At the meeting, attorney John Carroll, representing the Alatinis, asked for 45 days to bring the property into compliance. Land Division staff supported giving the Alatinis additional time to finish cleaning the property. But to avoid the endless deferrals and extensions that plagued the All Tree case, the Land Board voted instead to cancel the lease, unless the Alatinis submitted an agriculture plan by October 2 and completed cleaning the property by October 13.
While some 20 percent of the property is planted with crops, they have never been sold and are used mostly for home consumption. Although Mrs. Alatini had projected that a farm there could generate between $17,300 and $32,130 a year over the next five years, Board chair Young suggested after the vote that she be more ambitious with her farm plan, since 10 acres of prime ag land can generate a lot more than that.
“We want real farmers in Waimanalo,” he said.
South Kona Subdivision Would Increase Density
Conservation District rules allow the consolidation and subdivision of lots so long as it does not result in an increase in density. The rules also prohibit the building of single family residences on lots smaller than 10,000 square feet.
The Killian Family Trust, which owns four small Conservation District lots in South Kona, each less than 10,000 square feet, wants to consolidate those lots and subdivide it to make three larger ones. While this would decrease the number of lots they own, it would increase the number of houses allowed on their properties from zero to three.
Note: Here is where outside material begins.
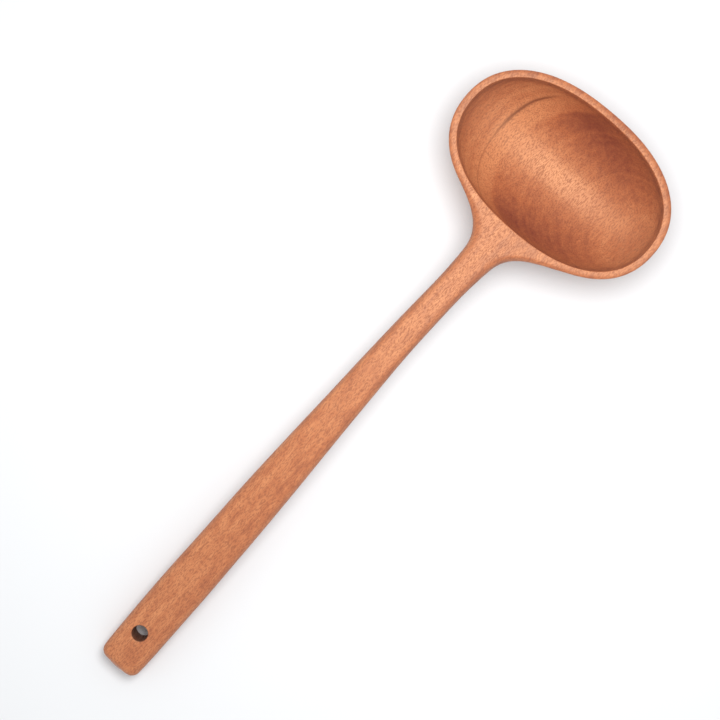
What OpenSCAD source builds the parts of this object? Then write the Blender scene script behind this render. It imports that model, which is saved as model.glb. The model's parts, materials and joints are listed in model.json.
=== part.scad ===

“It’s almost like an increase in density,” Office of Conservation and Coastal Lands administrator Sam Lemmo told the Land Board at its August 25 meeting. But in looking at the bigger picture, Lemmo said, the surrounding area has already been developed.
While the Killians could apply for a rule amendment to allow homes on their existing lots, Lemmo recommended that the Land Board approve the trust’s request to consolidate and subdivide its lots, since the trust would still need to apply for a Conservation District Use Permit before building any houses. The Land Board unanimously approved the request.